THE EXERCISE >>
Copy each line exactly.

○ ○ ○ ○

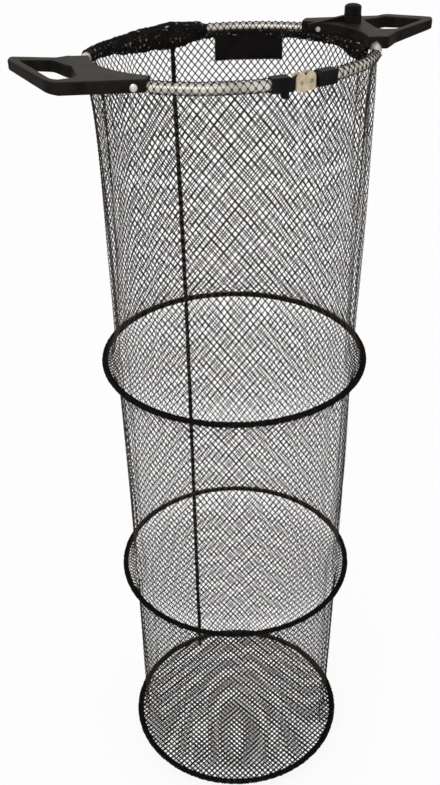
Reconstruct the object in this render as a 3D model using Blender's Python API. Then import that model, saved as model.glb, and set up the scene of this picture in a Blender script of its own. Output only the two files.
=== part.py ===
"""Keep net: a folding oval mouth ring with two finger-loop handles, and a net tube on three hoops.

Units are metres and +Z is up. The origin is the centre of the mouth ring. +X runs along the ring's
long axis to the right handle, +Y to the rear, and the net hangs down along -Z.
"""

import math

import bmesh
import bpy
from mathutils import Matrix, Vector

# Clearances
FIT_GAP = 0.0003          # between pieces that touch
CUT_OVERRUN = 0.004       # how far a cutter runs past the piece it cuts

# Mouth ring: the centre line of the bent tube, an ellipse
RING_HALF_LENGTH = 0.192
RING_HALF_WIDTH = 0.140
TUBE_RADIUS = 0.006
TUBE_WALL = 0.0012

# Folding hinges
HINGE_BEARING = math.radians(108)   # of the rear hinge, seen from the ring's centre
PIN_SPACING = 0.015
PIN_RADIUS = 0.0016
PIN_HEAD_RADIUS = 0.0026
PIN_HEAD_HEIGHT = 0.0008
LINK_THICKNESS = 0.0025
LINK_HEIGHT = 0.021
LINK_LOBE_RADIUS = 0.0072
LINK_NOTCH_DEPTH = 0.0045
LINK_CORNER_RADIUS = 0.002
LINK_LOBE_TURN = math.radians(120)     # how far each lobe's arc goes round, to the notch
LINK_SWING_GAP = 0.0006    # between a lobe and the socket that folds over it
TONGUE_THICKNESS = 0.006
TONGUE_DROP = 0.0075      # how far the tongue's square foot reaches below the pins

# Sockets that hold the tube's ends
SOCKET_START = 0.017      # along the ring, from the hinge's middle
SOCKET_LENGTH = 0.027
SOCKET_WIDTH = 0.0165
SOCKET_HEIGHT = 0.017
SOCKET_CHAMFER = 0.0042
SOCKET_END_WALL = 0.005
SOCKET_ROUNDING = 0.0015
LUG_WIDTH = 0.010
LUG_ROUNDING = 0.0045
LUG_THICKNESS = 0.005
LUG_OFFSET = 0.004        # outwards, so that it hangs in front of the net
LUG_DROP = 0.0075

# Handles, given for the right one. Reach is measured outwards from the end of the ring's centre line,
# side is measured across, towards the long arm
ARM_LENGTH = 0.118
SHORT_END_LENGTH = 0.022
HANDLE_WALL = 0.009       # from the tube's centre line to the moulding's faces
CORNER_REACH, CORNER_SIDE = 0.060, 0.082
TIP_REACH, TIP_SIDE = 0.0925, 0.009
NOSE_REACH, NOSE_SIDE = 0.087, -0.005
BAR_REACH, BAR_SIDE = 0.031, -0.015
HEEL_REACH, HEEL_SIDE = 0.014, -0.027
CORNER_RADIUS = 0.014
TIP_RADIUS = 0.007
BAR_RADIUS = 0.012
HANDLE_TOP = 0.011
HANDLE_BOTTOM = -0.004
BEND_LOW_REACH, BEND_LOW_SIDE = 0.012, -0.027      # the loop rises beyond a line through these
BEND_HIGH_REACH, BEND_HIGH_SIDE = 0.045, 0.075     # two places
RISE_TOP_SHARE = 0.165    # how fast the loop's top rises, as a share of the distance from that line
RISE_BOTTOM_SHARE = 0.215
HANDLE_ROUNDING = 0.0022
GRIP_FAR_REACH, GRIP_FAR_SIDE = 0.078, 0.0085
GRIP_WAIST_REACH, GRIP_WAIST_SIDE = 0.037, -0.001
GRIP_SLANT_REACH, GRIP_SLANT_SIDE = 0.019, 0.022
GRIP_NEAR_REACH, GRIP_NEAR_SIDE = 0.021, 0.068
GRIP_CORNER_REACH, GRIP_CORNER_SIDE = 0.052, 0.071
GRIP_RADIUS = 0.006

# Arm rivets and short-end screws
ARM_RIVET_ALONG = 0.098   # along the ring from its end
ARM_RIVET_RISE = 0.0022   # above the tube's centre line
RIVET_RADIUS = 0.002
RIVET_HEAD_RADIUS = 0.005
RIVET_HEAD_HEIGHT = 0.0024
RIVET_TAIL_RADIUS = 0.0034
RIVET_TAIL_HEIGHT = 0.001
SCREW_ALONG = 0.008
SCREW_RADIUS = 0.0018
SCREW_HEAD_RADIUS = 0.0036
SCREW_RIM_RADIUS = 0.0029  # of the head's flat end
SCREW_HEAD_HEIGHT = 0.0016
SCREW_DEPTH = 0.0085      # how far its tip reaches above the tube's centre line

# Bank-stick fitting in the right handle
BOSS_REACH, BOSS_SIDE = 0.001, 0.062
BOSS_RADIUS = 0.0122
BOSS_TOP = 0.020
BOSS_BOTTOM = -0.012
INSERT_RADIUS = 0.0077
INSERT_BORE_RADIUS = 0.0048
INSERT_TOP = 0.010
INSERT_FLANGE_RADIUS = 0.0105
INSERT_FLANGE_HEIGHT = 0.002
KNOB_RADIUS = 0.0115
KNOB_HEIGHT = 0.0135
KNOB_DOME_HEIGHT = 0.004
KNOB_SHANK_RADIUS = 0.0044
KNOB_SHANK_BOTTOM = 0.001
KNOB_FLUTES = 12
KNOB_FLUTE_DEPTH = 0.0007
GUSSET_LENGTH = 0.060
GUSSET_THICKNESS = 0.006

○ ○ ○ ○

THE COMPLETED TASK >>
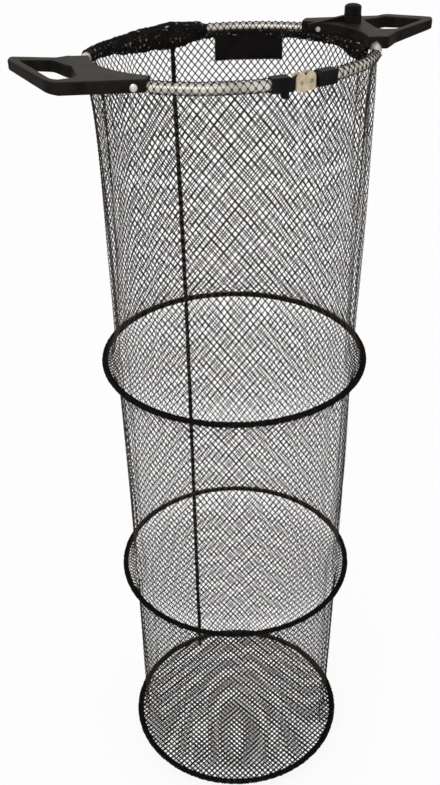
Reconstruct the object in this render as a 3D model using Blender's Python API. Then import that model, saved as model.glb, and set up the scene of this picture in a Blender script of its own. Output only the two files.
=== part.py ===
"""Keep net: a folding oval mouth ring with two finger-loop handles, and a net tube on three hoops.

Units are metres and +Z is up. The origin is the centre of the mouth ring. +X runs along the ring's
long axis to the right handle, +Y to the rear, and the net hangs down along -Z.
"""

import math

import bmesh
import bpy
from mathutils import Matrix, Vector

# Clearances
FIT_GAP = 0.0003          # between pieces that touch
CUT_OVERRUN = 0.004       # how far a cutter runs past the piece it cuts

# Mouth ring: the centre line of the bent tube, an ellipse
RING_HALF_LENGTH = 0.192
RING_HALF_WIDTH = 0.140
TUBE_RADIUS = 0.006
TUBE_WALL = 0.0012

# Folding hinges
HINGE_BEARING = math.radians(108)   # of the rear hinge, seen from the ring's centre
PIN_SPACING = 0.015
PIN_RADIUS = 0.0016
PIN_HEAD_RADIUS = 0.0026
PIN_HEAD_HEIGHT = 0.0008
LINK_THICKNESS = 0.0025
LINK_HEIGHT = 0.021
LINK_LOBE_RADIUS = 0.0072
LINK_NOTCH_DEPTH = 0.0045
LINK_CORNER_RADIUS = 0.002
LINK_LOBE_TURN = math.radians(120)     # how far each lobe's arc goes round, to the notch
LINK_SWING_GAP = 0.0006    # between a lobe and the socket that folds over it
TONGUE_THICKNESS = 0.006
TONGUE_DROP = 0.0075      # how far the tongue's square foot reaches below the pins

# Sockets that hold the tube's ends
SOCKET_START = 0.017      # along the ring, from the hinge's middle
SOCKET_LENGTH = 0.027
SOCKET_WIDTH = 0.0165
SOCKET_HEIGHT = 0.017
SOCKET_CHAMFER = 0.0042
SOCKET_END_WALL = 0.005
SOCKET_ROUNDING = 0.0015
LUG_WIDTH = 0.010
LUG_ROUNDING = 0.0045
LUG_THICKNESS = 0.005
LUG_OFFSET = 0.004        # outwards, so that it hangs in front of the net
LUG_DROP = 0.0075

# Handles, given for the right one. Reach is measured outwards from the end of the ring's centre line,
# side is measured across, towards the long arm
ARM_LENGTH = 0.118
SHORT_END_LENGTH = 0.022
HANDLE_WALL = 0.009       # from the tube's centre line to the moulding's faces
CORNER_REACH, CORNER_SIDE = 0.060, 0.082
TIP_REACH, TIP_SIDE = 0.0925, 0.009
NOSE_REACH, NOSE_SIDE = 0.087, -0.005
BAR_REACH, BAR_SIDE = 0.031, -0.015
HEEL_REACH, HEEL_SIDE = 0.014, -0.027
CORNER_RADIUS = 0.014
TIP_RADIUS = 0.007
BAR_RADIUS = 0.012
HANDLE_TOP = 0.011
HANDLE_BOTTOM = -0.004
BEND_LOW_REACH, BEND_LOW_SIDE = 0.012, -0.027      # the loop rises beyond a line through these
BEND_HIGH_REACH, BEND_HIGH_SIDE = 0.045, 0.075     # two places
RISE_TOP_SHARE = 0.165    # how fast the loop's top rises, as a share of the distance from that line
RISE_BOTTOM_SHARE = 0.215
HANDLE_ROUNDING = 0.0022
GRIP_FAR_REACH, GRIP_FAR_SIDE = 0.078, 0.0085
GRIP_WAIST_REACH, GRIP_WAIST_SIDE = 0.037, -0.001
GRIP_SLANT_REACH, GRIP_SLANT_SIDE = 0.019, 0.022
GRIP_NEAR_REACH, GRIP_NEAR_SIDE = 0.021, 0.068
GRIP_CORNER_REACH, GRIP_CORNER_SIDE = 0.052, 0.071
GRIP_RADIUS = 0.006

# Arm rivets and short-end screws
ARM_RIVET_ALONG = 0.098   # along the ring from its end
ARM_RIVET_RISE = 0.0022   # above the tube's centre line
RIVET_RADIUS = 0.002
RIVET_HEAD_RADIUS = 0.005
RIVET_HEAD_HEIGHT = 0.0024
RIVET_TAIL_RADIUS = 0.0034
RIVET_TAIL_HEIGHT = 0.001
SCREW_ALONG = 0.008
SCREW_RADIUS = 0.0018
SCREW_HEAD_RADIUS = 0.0036
SCREW_RIM_RADIUS = 0.0029  # of the head's flat end
SCREW_HEAD_HEIGHT = 0.0016
SCREW_DEPTH = 0.0085      # how far its tip reaches above the tube's centre line

# Bank-stick fitting in the right handle
BOSS_REACH, BOSS_SIDE = 0.001, 0.062
BOSS_RADIUS = 0.0122
BOSS_TOP = 0.020
BOSS_BOTTOM = -0.012
INSERT_RADIUS = 0.0077
INSERT_BORE_RADIUS = 0.0048
INSERT_TOP = 0.010
INSERT_FLANGE_RADIUS = 0.0105
INSERT_FLANGE_HEIGHT = 0.002
KNOB_RADIUS = 0.0115
KNOB_HEIGHT = 0.0135
KNOB_DOME_HEIGHT = 0.004
KNOB_SHANK_RADIUS = 0.0044
KNOB_SHANK_BOTTOM = 0.001
KNOB_FLUTES = 12
KNOB_FLUTE_DEPTH = 0.0007
GUSSET_LENGTH = 0.060
GUSSET_THICKNESS = 0.006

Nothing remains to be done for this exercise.